Consider a simple example: if we have the character 'a' appearing 3 times in our query range, how many same-end substrings can we form using these 'a's? We can pick any two positions of 'a' - the first one will be the start and the second will be the end of our substring. The number of ways to choose 2 positions from 3 is C(3,2) = 3.

This observation is key: for each character that appears x times in our query range, it contributes C(x,2) = x*(x-1)/2 same-end substrings (choosing any 2 positions as start and end).

But wait, we also need to count single-character substrings! Each character in the range forms a same-end substring by itself. If our query range has length r-l+1, that's exactly r-l+1 single-character same-end substrings.

So the total count for a query [l,r] becomes:

• Count of single characters: r - l + 1
• For each unique character c in the string, if it appears x times in range [l,r], add x*(x-1)/2

To efficiently calculate how many times each character appears in any given range, we can use prefix sums. For each character, we maintain a prefix sum array that tells us how many times that character has appeared up to each position. Then for any range [l,r], the count of character c is simply prefix[c][r+1] - prefix[c][l].

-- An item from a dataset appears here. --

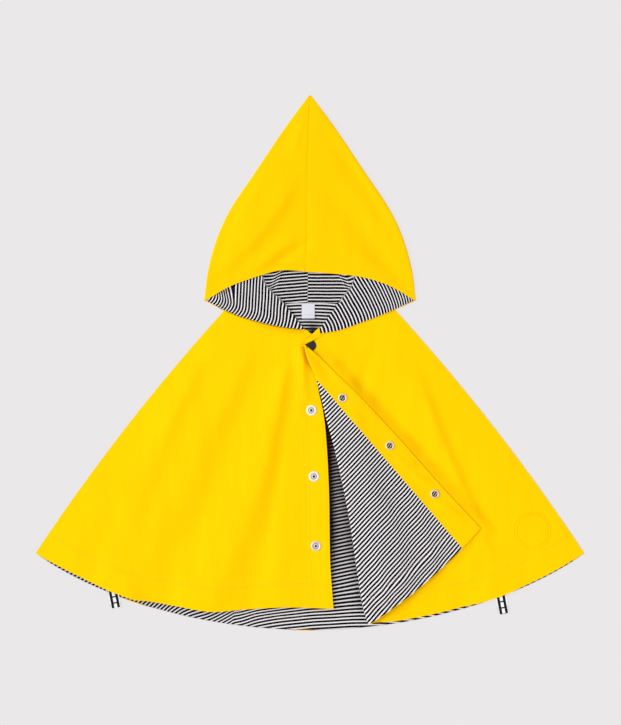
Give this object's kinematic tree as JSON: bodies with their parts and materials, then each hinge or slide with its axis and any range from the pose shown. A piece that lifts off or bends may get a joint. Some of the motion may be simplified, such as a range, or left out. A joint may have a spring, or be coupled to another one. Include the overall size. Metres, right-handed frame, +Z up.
{
  "type": "baby rain cape",
  "caption": "Hooded rain cape for a baby, laid flat face up with one front turned back to show its striped lining; pointed hood, snap front and tape loops at the hem.",
  "frame": {"origin": "middle of the cape's footprint, on the surface it lies on", "axes": "+X across the cape to the right as seen from above, +Y from the hem towards the point of the hood, +Z up from the surface"},
  "size_m": [0.659, 0.6427, 0.0142],
  "materials": {
    "yellow_shell": "matte coated cotton with a fine weave",
    "striped_lining": "cotton jersey with narrow navy and white stripes",
    "white_tape": "woven white tape",
    "silver_snap": "bright nickel",
    "charcoal_snap": "satin enamel"
  },
  "bodies": {
    "root": {"back_panel": "yellow_shell", "back_lining": "striped_lining", "front_left": "yellow_shell", "front_right": "yellow_shell", "front_right_lining": "striped_lining", "front_right_facing": "yellow_shell", "hood_left": "yellow_shell", "hood_right": "yellow_shell", "hood_lining_left": "striped_lining", "hood_lining_right": "striped_lining", "neck_binding_left": "yellow_shell", "neck_binding_right": "yellow_shell", "neck_label": "white_tape", "tape_loop_left": "white_tape", "tape_loop_right": "white_tape", "snap_cap_neck": "charcoal_snap", "snap_stud_1": "silver_snap", "snap_stud_2": "silver_snap", "snap_stud_3": "silver_snap", "snap_socket_1": "silver_snap", "snap_socket_2": "silver_snap", "snap_socket_3": "silver_snap"}
  },
  "joints": []
}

This preprocessing allows us to answer each query in O(26) time (for lowercase English letters) rather than scanning through the entire range for each query.

Learn more about Prefix Sum patterns.

Solution Approach

The solution uses prefix sum preprocessing combined with combinatorial counting to efficiently answer each query.

Step 1: Build Prefix Sum Arrays

First, we identify all unique characters in the string s and store them in a set cs. For each unique character, we create a prefix sum array:

cnt = {c: [0] * (n + 1) for c in cs}

This creates a dictionary where each character maps to an array of size n+1 (to handle 1-indexing conveniently).

Step 2: Populate Prefix Sums

We iterate through the string and update the prefix sum arrays:

for i, a in enumerate(s, 1):
    for c in cs:
        cnt[c][i] = cnt[c][i - 1]  # Copy previous count
    cnt[a][i] += 1  # Increment count for current character

After this, cnt[c][i] contains the number of times character c appears in s[0..i-1].

Step 3: Process Each Query

For each query [l, r]:

1. Initialize the count with single-character substrings: t = r - l + 1

2. For each unique character c, calculate how many times it appears in the range [l, r]:

   x = cnt[c][r + 1] - cnt[c][l]

   This uses the prefix sum to get the count in O(1) time.

3. Add the number of same-end substrings formed by character c:

   t += x * (x - 1) // 2

   This is the combinatorial formula C(x, 2) - choosing any 2 occurrences of c as endpoints.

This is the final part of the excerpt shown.